Dun often means withdrawal, migration, sale, resignation, distance in relationship, hidden retreat, or early exit from a declining situation.

Meaning It can show taking profit instead of clinging to a higher price, leaving a poor fit, reducing exposure, moving home, or cutting a relationship before it becomes costly.

How to read it

Identify what has become a tie. Do not trap principal by clinging to a small gain.
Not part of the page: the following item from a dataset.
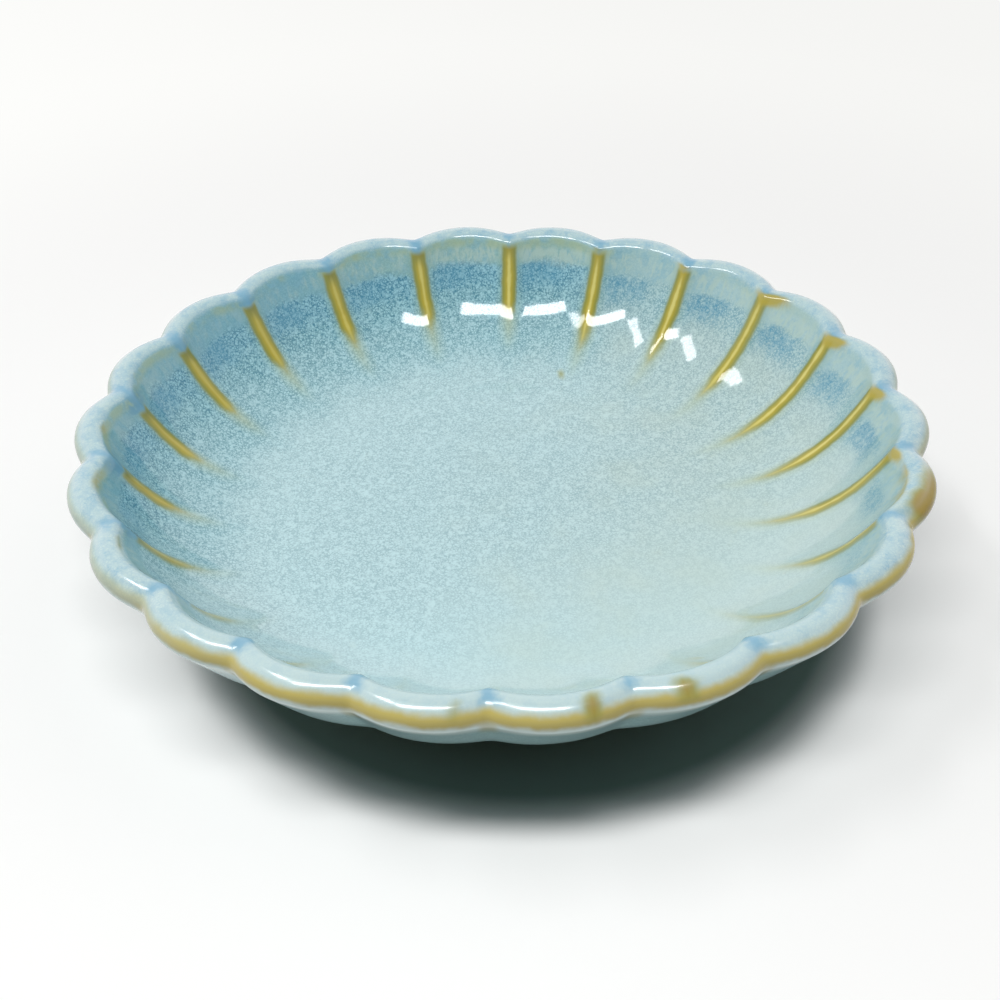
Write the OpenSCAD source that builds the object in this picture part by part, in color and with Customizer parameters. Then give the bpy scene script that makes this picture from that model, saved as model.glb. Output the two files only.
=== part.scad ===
// Small petal-rimmed dish for soy sauce, in glazed stoneware.
// The axis of the dish is Z, the table is at zero, and a petal crest lies on +X.

/* [Dish] */
// Diameter over the petal crests of the rim
rim_d = 100; // [90:1:115]
// Height from the table to the top of the lip
dish_h = 21.5; // [20.5:0.5:26]
// Depth of the well, from the top of the lip to the flat floor
well_depth = 13.3; // [12.5:0.1:14]
// Radius of the cove between the flat floor and the wall, inside
cove_r = 18.5; // [15:0.5:20]
// Lean of the wall away from upright, in degrees
wall_lean = 35; // [30:1:38]

/* [Petals] */
// Number of petals round the rim
petals = 22; // [16:1:28]
// How far the rim is drawn in at each notch between two petals, outside
petal_out = 1.25; // [0.9:0.05:1.6]
// How far each ridge between two petals stands into the well, at the rim
petal_in = 1.3; // [0.9:0.05:1.6]
// How far the top of the rim sinks at each notch
petal_dip = 0.4; // [0.2:0.1:0.6]

/* [Clay] */
// Thickness of the wall at a notch, with its glaze
wall_t = 3.5; // [3:0.1:4.2]
// Thickness of the fired clay under the floor
clay_floor_t = 2.6; // [2.3:0.1:4]

/* [Glaze] */
// Thickness of the glaze where it pools
glaze_t = 0.5; // [0.4:0.05:0.7]
// Thickness of the glaze where it runs thin over the ridges
glaze_thin_t = 0.3; // [0.2:0.05:0.4]

/* [Foot] */
// How far the foot ring reaches out beyond the edge of the flat floor
foot_out = 5.8; // [4:0.1:7]
// Width of the foot ring where it joins the clay body
foot_w = 5.4; // [4.6:0.1:7]
// Width of the flat face that the dish rests on
foot_face_w = 2.2; // [1.6:0.1:2.8]
// Radius of the worn edge on each side of the flat face
foot_edge_r = 0.5; // [0.3:0.05:0.7]
// Width of bare clay left between the foot ring and each glaze beside it
bare_w = 1; // [0.5:0.1:1.8]

/* [Hidden] */

// Petals go round a whole number of times
petal_count = round(petals);

// Slope of the wall above the horizontal, and its sine and cosine
slope = 90 - wall_lean;
slope_sin = sin(slope);
slope_cos = cos(slope);

// Depths of the ridges and the notches, measured square to the wall
ridge_n = petal_in * slope_sin;
notch_n = petal_out * slope_sin;

// Thickness of the floor with the glaze on both sides
floor_stack_t = clay_floor_t + 2 * glaze_t;

// Heights of the floor of the well and of the clay's flat underside
floor_z = dish_h - well_depth;
under_z = floor_z - glaze_t - clay_floor_t;

// At a petal crest, the lip's radius and how far its centre lies outside the line of the ridges
crest_lip_r = (wall_t + notch_n - ridge_n) / 2;
crest_lip_out = (wall_t + notch_n + ridge_n) / 2;

// Radius of the flat floor that leaves room for the cove, the wall and the lip inside the rim
floor_r = rim_d / 2 - crest_lip_r - crest_lip_out / slope_sin
    - (well_depth - crest_lip_r) * slope_cos / slope_sin - cove_r * tan(slope / 2);

// Top of the cove on the line of the ridges, as [radius, height]
cove_top = [floor_r + cove_r * slope_sin, floor_z + cove_r * (1 - slope_cos)];

// Radii of the foot ring, and of the flat turned underside that carries it
foot_r = floor_r + foot_out;
recess_r = foot_r - foot_w;
turned_r = foot_r + bare_w;

// Share of the cove at which the outside glaze ends, on the shoulder beside the turned underside
end_share = asin((foot_out + bare_w) / (cove_r + floor_stack_t - glaze_t)) / slope;

// Softness of the ridges inside and of the notches outside, and the roundness of a petal
ridge_soft_share = 0.05;
notch_soft_share = 0.12;
petal_power = 2.1;
// How much of a petal has grown at the top of the cove, and how late it starts
cove_grow_share = 0.72;
grow_power = 1.4;

// How far the shoulders of the lip stand out from a plain half round, as shares of its radius,
// and how far round from the top the outer one reaches, in degrees
shoulder_in_share = 0.07;
shoulder_out_share = 0.08;
shoulder_out_angle = 80;

// Places of the columns across one petal, as shares of its half width, with the crest at 0
across_shares = [-0.8, -0.45, 0, 0.45, 0.8, 1];
cove_steps = 6;
lip_steps = 10;
core_cove_steps = 4;
core_lip_steps = 4;
edge_steps = 4;
round_fn = 96;

columns = petal_count * len(across_shares);

// Place of a column across its petal, and its angle round the dish
function across(j) = across_shares[j % len(across_shares)];
function turn(j) = (floor(j / len(across_shares)) + across(j) / 2) * 360 / petal_count;

// Distance from the nearest notch, from 0 at the notch to 1 at the crest, rounded off at the notch
function notch_distance(w, soft) =
    (sqrt(w * w + soft * soft) - soft) / (sqrt(1 + soft * soft) - soft);

// Swell of a petal, from 0 at the notch to 1 at the crest, and its depth on either side
function swell(a, soft) = 1 - pow(1 - notch_distance(1 - abs(a), soft), petal_power);
function swell_in(a) = ridge_n * swell(a, ridge_soft_share);
function swell_out(a) = notch_n * swell(a, notch_soft_share);

// Growth of a petal at a share of the cove: none at the start, most of it at the top
function grow(share) = cove_grow_share * pow(share, grow_power);

// Lip at a column: its radius, and its centre as [radius, height]
function lip_r(a) = (wall_t + swell_out(a) - swell_in(a)) / 2;
function lip_out(a) = (wall_t + swell_out(a) + swell_in(a)) / 2;
function lip_top(a) = dish_h - petal_dip * (1 - swell(a, notch_soft_share));
function lip_run(a) = (lip_top(a) - lip_r(a) - cove_top[1] + lip_out(a) * slope_cos) / slope_sin;
function lip_centre(a) = cove_top
    + lip_out(a) * [slope_sin, -slope_cos]
    + lip_run(a) * [slope_cos, slope_sin];

// Share by which the lip stands out at a tilt from upright, inward above zero and outward below it
function shoulder(tilt) = tilt > 0
    ? shoulder_in_share * (1 - cos(360 * tilt / slope)) / 2
    : shoulder_out_share * (1 - cos(360 * max(tilt / shoulder_out_angle, -1))) / 2;
function lip_reach(tilt, a) = lip_r(a) * (1 + shoulder(tilt));

// Glaze at a share of the way up: even low down, and thinner over the ridges of the upper wall
function glaze_at(share, a) =
    glaze_t - (glaze_t - glaze_thin_t) * (1 - swell(a, ridge_soft_share)) * share;

// Depth of the inside and of the outside below the line of the ridges, at a share of the way up
function depth_in(share, a) = swell_in(a) * grow(share);
function depth_out(share, a) =
    floor_stack_t + (wall_t - floor_stack_t) * share + swell_out(a) * grow(share);

// Point of the cove at a share of its arc and a depth below the line of the ridges
function cove_point(share, depth) =
    [floor_r, floor_z + cove_r]
    + (cove_r + depth) * [sin(slope * share), -cos(slope * share)];

// The three stretches of one column, each a number of glazes deep: inside, lip and outside
function inside_point(share, a, deep) =
    cove_point(share, depth_in(share, a) + deep * glaze_at(share, a));
function lip_point(share, a, deep) =
    let (tilt = slope - 180 * share)
    lip_centre(a) + (lip_reach(tilt, a) - deep * glaze_at(1, a)) * [-sin(tilt), cos(tilt)];
function outside_point(share, a, deep) =
    cove_point(end_share + (1 - end_share) * share, depth_out(share, a) - deep * glaze_at(share, a));

// One column from the floor over the lip to the shoulder beside the foot
function profile(a, deep, cove_n, lip_n) = concat(
    [for (k = [0 : cove_n]) inside_point(k / cove_n, a, deep)],
    [for (k = [0 : lip_n]) lip_point(k / lip_n, a, deep)],
    [for (k = [cove_n : -1 : 0]) outside_point(k / cove_n, a, deep)]);

// A point of a column, as [radius, height], carried round to the column's angle
function placed(p, j) = [p[0] * cos(turn(j)), p[0] * sin(turn(j)), p[1]];

// Rings of points round the dish, one for each place along the profile
function rings(deep, cove_n, lip_n) =
    let (profiles = [for (j = [0 : columns - 1]) profile(across(j), deep, cove_n, lip_n)])
    [for (i = [0 : len(profiles[0]) - 1]) [for (j = [0 : columns - 1]) placed(profiles[j][i], j)]];

function reversed(list) = [for (i = [len(list) - 1 : -1 : 0]) list[i]];

// Two triangles between rings i and i + 1 at column j, cut on one diagonal or on the other
function patch(i, j, other) =
    let (a = i * columns + j, b = i * columns + (j + 1) % columns, c = a + columns, d = b + columns)
    other ? [[a, b, c], [b, d, c]] : [[a, b, d], [a, d, c]];

// Closed solid through a stack of rings, with a flat cap on the first and on the last.
// From the ring named back, the stack runs back along a surface, and takes the same triangles.
module ring_stack(stack, back) {
    last = len(stack) - 1;
    sides = [for (i = [0 : last - 1], j = [0 : columns - 1]) each patch(i, j, i >= back)];
    first_cap = [for (j = [columns - 1 : -1 : 0]) j];
    last_cap = [for (j = [0 : columns - 1]) last * columns + j];
    polyhedron(
        points = [for (ring = stack) each ring],
        faces = concat([first_cap], sides, [last_cap]),
        convexity = 6);
}

// Surface where the glaze meets the clay
core_rings = rings(1, core_cove_steps, core_lip_steps);
// Surface of the glaze
glaze_rings = rings(0, cove_steps, lip_steps);

// Fired clay: the floor and the petalled wall under the glaze, turned flat underneath
module clay_body() {
    turned = [for (j = [0 : columns - 1]) placed([turned_r, under_z], j)];
    stack = concat(core_rings, [turned]);
    color([0.79, 0.74, 0.66])
        ring_stack(stack, len(stack));
}

// Bare ring of clay under the body, which the dish stands on
module foot_ring() {
    taper = (foot_w - foot_face_w) / 2 - foot_edge_r;
    edge_out = [for (k = [0 : edge_steps]) let (t = 90 * k / edge_steps)
        [foot_r - taper - foot_edge_r * (1 - cos(t)), foot_edge_r * (1 - sin(t))]];
    edge_in = [for (k = [edge_steps : -1 : 0]) let (t = 90 * k / edge_steps)
        [recess_r + taper + foot_edge_r * (1 - cos(t)), foot_edge_r * (1 - sin(t))]];
    color([0.75, 0.69, 0.6])
        rotate_extrude($fn = round_fn)
            polygon(concat([[recess_r, under_z], [foot_r, under_z]], edge_out, edge_in));
}

// Glaze over the well, the lip and the outside, ending on the shoulder beside the foot
module glaze_coat() {
    color([0.62, 0.8, 0.81])
        ring_stack(concat(glaze_rings, reversed(core_rings)), len(glaze_rings));
}

// Glaze on the clay inside the foot ring
module base_glaze() {
    color([0.62, 0.8, 0.81])
        translate([0, 0, under_z - glaze_t])
            cylinder(r = recess_r - bare_w, h = glaze_t, $fn = round_fn);
}

clay_body();
foot_ring();
glaze_coat();
base_glaze();
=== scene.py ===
"""Looks of the petal-rimmed soy sauce dish.

Fired clay, a turned foot, and a reactive glaze that pools blue and breaks amber over the ridges.
"""

import math

import bpy
import numpy as np
from mathutils import Matrix, Vector, noise


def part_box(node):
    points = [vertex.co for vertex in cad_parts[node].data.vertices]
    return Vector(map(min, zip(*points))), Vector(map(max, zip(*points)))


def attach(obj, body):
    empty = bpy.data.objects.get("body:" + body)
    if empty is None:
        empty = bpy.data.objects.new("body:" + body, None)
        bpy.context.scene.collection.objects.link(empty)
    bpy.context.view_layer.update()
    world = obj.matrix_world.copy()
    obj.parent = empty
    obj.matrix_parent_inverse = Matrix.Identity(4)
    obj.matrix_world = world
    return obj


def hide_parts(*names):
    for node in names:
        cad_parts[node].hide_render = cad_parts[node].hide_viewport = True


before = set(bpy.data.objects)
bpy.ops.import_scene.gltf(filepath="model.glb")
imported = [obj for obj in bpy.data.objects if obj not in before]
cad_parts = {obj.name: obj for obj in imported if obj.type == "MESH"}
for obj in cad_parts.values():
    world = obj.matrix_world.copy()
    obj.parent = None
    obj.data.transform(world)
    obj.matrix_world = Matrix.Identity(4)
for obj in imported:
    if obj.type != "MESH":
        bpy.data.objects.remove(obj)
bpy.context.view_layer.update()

MM = 0.001

# Sizes that the frame gives
foot_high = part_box("foot_ring")[1]
base_low, base_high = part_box("base_glaze")
DISH_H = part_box("glaze_coat")[1].z
FOOT_R = foot_high.x
UNDER_Z = foot_high.z
BASE_R = base_high.x
BASE_LOW_Z = base_low.z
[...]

Cut improper relations early and leave triggers while the condition is still young.

First Line

In short

Retreating at the tail is dangerous; do not go on with the matter.
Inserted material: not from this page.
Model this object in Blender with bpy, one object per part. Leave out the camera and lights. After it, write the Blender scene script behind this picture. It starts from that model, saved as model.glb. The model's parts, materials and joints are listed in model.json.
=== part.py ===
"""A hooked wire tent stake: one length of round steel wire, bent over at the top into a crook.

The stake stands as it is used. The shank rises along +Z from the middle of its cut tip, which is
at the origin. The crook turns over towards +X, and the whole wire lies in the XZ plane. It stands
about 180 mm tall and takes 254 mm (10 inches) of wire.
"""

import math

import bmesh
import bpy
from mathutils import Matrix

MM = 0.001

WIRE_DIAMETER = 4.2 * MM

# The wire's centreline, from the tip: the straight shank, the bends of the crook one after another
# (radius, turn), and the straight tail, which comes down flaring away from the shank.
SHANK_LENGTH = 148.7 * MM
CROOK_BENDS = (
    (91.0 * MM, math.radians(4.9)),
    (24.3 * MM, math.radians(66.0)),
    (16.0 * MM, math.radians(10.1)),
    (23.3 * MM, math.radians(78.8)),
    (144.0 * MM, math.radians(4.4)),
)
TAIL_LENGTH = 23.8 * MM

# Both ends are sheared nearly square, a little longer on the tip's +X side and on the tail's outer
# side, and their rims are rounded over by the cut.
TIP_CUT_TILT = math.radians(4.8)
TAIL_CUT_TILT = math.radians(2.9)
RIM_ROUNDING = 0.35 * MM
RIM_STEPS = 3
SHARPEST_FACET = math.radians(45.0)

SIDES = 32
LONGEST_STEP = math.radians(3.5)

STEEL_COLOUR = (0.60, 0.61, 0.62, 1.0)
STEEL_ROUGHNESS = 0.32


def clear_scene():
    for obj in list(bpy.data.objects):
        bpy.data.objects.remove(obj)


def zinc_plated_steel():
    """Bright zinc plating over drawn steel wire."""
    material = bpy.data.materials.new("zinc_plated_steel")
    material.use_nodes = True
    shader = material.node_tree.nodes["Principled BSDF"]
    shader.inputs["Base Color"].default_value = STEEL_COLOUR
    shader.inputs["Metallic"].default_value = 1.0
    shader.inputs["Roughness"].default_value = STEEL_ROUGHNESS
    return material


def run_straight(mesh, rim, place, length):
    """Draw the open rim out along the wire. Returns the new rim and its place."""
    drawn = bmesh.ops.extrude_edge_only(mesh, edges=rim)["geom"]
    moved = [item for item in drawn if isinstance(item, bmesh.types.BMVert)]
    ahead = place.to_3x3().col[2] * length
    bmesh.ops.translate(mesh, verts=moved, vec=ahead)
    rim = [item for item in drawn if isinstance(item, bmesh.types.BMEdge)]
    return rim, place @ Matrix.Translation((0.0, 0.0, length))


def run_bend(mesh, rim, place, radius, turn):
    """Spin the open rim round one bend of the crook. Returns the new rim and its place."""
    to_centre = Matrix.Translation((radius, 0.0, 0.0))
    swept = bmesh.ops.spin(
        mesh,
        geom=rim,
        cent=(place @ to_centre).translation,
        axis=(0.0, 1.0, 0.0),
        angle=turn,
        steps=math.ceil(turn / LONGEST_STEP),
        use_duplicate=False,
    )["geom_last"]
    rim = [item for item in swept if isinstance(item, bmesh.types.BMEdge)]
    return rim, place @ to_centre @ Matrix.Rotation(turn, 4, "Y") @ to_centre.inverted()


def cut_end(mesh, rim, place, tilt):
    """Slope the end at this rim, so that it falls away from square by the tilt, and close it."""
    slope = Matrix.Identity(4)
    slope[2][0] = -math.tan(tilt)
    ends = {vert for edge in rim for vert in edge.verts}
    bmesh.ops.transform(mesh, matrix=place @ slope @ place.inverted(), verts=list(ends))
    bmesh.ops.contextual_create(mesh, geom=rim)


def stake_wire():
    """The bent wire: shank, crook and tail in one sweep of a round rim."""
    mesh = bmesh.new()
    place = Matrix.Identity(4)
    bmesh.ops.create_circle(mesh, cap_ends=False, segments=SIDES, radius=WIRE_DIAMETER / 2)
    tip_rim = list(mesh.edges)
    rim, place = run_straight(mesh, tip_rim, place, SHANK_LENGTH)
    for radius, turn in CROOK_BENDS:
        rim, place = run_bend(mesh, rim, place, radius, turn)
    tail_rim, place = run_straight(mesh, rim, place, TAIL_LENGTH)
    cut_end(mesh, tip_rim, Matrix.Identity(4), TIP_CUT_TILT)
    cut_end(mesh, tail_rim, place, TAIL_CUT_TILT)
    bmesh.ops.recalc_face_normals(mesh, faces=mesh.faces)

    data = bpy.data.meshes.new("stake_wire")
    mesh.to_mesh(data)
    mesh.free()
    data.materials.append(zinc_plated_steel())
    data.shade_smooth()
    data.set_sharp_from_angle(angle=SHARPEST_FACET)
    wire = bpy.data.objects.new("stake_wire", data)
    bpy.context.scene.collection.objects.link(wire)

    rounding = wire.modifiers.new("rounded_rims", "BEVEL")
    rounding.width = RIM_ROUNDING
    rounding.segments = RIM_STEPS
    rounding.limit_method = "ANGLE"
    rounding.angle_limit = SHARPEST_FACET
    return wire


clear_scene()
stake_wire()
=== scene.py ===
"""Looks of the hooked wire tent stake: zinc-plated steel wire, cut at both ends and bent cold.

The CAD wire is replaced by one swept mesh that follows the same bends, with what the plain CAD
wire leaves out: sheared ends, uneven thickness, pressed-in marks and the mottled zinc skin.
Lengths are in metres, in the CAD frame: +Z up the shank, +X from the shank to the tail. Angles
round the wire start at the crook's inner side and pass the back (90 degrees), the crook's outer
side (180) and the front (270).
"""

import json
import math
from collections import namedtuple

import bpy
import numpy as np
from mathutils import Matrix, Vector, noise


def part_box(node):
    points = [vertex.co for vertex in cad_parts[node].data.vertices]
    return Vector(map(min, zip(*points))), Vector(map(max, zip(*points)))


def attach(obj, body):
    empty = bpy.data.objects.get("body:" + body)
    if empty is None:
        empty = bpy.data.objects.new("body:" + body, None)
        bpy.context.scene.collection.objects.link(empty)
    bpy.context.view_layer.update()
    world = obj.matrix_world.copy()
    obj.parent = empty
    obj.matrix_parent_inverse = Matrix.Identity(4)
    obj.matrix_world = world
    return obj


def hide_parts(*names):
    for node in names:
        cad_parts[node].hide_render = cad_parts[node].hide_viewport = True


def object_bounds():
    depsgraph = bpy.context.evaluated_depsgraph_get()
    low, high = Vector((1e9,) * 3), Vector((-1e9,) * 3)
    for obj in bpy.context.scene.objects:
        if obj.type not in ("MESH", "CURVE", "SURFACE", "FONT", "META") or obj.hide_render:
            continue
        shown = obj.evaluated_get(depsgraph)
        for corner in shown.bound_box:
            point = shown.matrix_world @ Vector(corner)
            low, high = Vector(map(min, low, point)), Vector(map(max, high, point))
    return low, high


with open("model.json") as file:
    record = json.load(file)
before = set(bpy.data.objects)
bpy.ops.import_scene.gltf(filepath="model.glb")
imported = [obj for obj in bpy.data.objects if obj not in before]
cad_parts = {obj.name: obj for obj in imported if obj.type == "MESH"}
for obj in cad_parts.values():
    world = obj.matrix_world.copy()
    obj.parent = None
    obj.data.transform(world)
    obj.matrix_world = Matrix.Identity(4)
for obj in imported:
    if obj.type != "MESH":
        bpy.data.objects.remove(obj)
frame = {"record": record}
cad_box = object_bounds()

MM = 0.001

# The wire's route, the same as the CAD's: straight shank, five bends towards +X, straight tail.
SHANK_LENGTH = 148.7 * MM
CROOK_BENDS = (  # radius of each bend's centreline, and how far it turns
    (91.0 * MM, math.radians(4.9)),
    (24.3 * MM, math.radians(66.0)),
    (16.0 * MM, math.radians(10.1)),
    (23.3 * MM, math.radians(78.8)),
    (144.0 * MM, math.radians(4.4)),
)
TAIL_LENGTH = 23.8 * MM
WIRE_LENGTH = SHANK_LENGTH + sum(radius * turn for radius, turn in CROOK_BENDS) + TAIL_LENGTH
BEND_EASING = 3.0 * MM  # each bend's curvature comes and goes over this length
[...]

Meaning You are late to leave and exposed from behind.

How to read it

Stop adding investment, argument, or public exposure.

Second Line

In short

Holding with yellow ox hide means retreating with firm, gentle resolve.

Meaning Keep your boundary even if others persuade, shame, or pull you back.

How to read it

Preserve the core aim while leaving the old field.

Third Line

In short

Tied retreat brings illness and danger; only small care duties are suitable.
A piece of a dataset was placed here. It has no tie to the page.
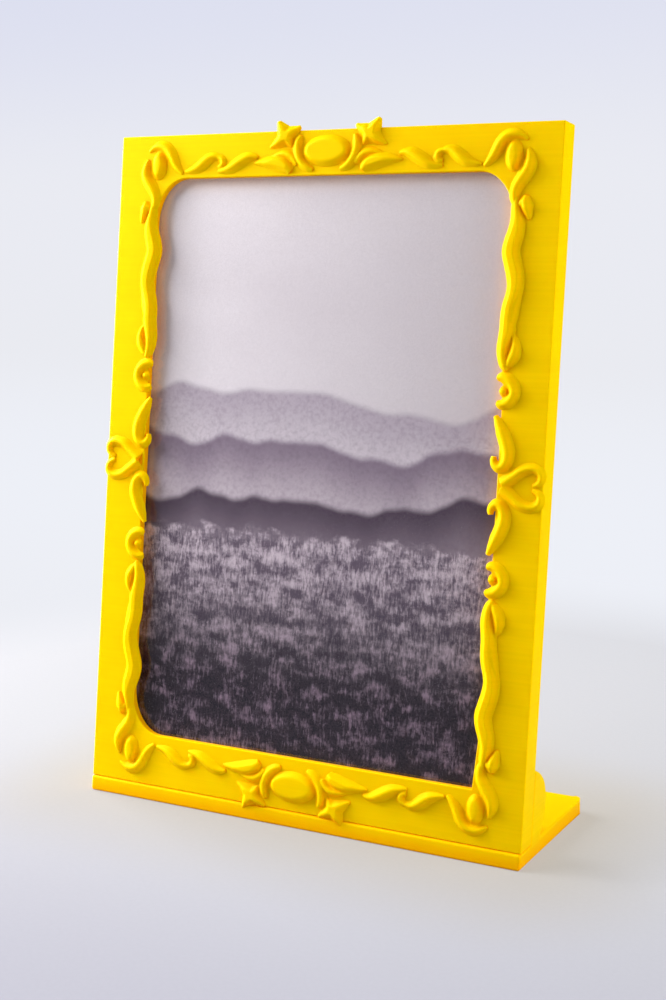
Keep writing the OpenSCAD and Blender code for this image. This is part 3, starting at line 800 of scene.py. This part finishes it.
def surroundings():
    """World that lights plainly from all round and looks pale to the camera."""
    world = bpy.data.worlds.new("studio")
    bpy.context.scene.world = world
    world.use_nodes = True
    tree = world.node_tree
    tree.nodes.clear()
    path = tree.nodes.new("ShaderNodeLightPath")
    level = ranged(tree, path.outputs["Is Glossy Ray"], 0, 1, AMBIENT, MIRRORED, smooth=False)
    around = put(tree, "Background", Color=(1, 1, 1, 1), Strength=level)
    shown = put(tree, "Background", Color=(*PALE, 1))
    both = put(tree, "MixShader", i0=path.outputs["Is Camera Ray"], i1=around.outputs[0],
               i2=shown.outputs[0])
    put(tree, "OutputWorld", Surface=both.outputs[0])


def lamps():
    for name, spot, size, power in LAMPS:
        lamp = bpy.data.lights.new(name, "AREA")
        lamp.size = size
        lamp.energy = power
        lit = bpy.data.objects.new(name, lamp)
        lit.location = spot
        lit.rotation_euler = (LAMP_AIM - lit.location).to_track_quat("-Z", "Y").to_euler()
        bpy.context.scene.collection.objects.link(lit)


def camera():
    """The camera at the photograph's viewing angle."""
    turn, tilt, roll = (math.radians(a) for a in (CAMERA_TURN, CAMERA_TILT, CAMERA_ROLL))
    ahead = Vector((-math.sin(turn) * math.cos(tilt), math.cos(turn) * math.cos(tilt), -math.sin(tilt)))
    right = ahead.cross(Vector((0, 0, 1))).normalized()
    above = right.cross(ahead)
    turned = right * math.cos(roll) + above * math.sin(roll)
    raised = above * math.cos(roll) - right * math.sin(roll)
    facing = Matrix((turned, raised, -ahead)).transposed().to_4x4()
    data = bpy.data.cameras.new("camera")
    data.lens = CAMERA_LENS
    data.sensor_width = CAMERA_SENSOR
    data.clip_start, data.clip_end = CAMERA_SIGHT
    seen = bpy.data.objects.new("camera", data)
    seen.matrix_world = Matrix.Translation(CAMERA_PLACE) @ facing
    bpy.context.scene.collection.objects.link(seen)
    bpy.context.scene.camera = seen


def dress(name, made):
    """A material on a CAD piece that is shown as it is."""
    slots = NODES[name].data.materials
    slots.clear()
    slots.append(made)


# The scene

bpy.context.scene.view_settings.view_transform = "Standard"
camera()
sweep()
surroundings()
lamps()
YELLOW = yellow_plastic()
for motif in ornament():
    motif.data.materials.append(YELLOW)
for name, width in (("front_frame", FRONT_ROUND), ("stand", FOOT_ROUND)):
    rounded(name, width).data.materials.append(YELLOW)
dress("back_panel", YELLOW)
dress("stand_screws", screw_steel())
dress("photo_print", photo_paper())
dress("backing_card", card())
pane().data.materials.append(clear_plastic())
Meaning Handle staff, family, contracts, debt, and emotional cleanup before leaving.

How to read it

Do not launch large new moves while still tied.

Fourth Line

In short

Good retreat means leaving what you like when it should not be kept.

Meaning The difficulty is attachment, not hatred.

How to read it

Leave the comfortable job, relationship, habit, or circle if you know it is not right.

Fifth Line

In short

Excellent retreat is orderly, rightful, and free of resentment.

Meaning For succession, resignation, breakup, or investment exit, leave records clear and duties handed over.

How to read it

Withdraw with completion.

Top Line

In short

Ample retreat is spacious and free: one has gone far enough that nothing binds.

Meaning Make a clean break when half-withdrawal still keeps you exposed.

How to read it

The old field must truly be left.

Retreat: Reading Guide

Dun is distance chosen in time. Retreat is not failure here; it is how freedom, dignity, and future action are preserved.

Leave Before You Are Taken

Dun knows when closeness has become costly. To step back early may save the way more than fighting for a place that is already turning wrong. Good retreat is clean, principled, and measured. It does not slam the door for applause, and it does not keep one hand emotionally tied to what it claims to leave.

Questions to Bring

- What must I step back from in order to remain free? - Is my retreat clean, or still emotionally tied? - What small duty should I keep even while withdrawing?

Distance Without Hatred

Dun fits resignation, boundary-setting, declining a deal, leaving a conflict, unsafe intimacy, health withdrawal, or protecting creative independence. Keep distance from what lowers the work, but do not feed hatred. Even in retreat, small duties may remain: return what is owed, close the account, keep the boundary clean.

Read Alongside

Pi is blockage in the system; Dun is the chosen distance that preserves the self. Gen may stop movement in place. Dun often requires changing distance, role, or exposure.

Reading Questions

Does Dun mean I have lost?

No. It means distance is the wiser way to preserve freedom and future movement. Staying too close may cost more than leaving.

What makes a retreat clean?

No performance, no revenge, no secret bargaining with what you are leaving. Keep the boundary and finish the small duties that still belong to you.

How should Dun be read in relationships?

Ask whether the relationship is no longer worth forcing. If stepping back preserves dignity, kindness, and boundary, do not drag yourself into resentment.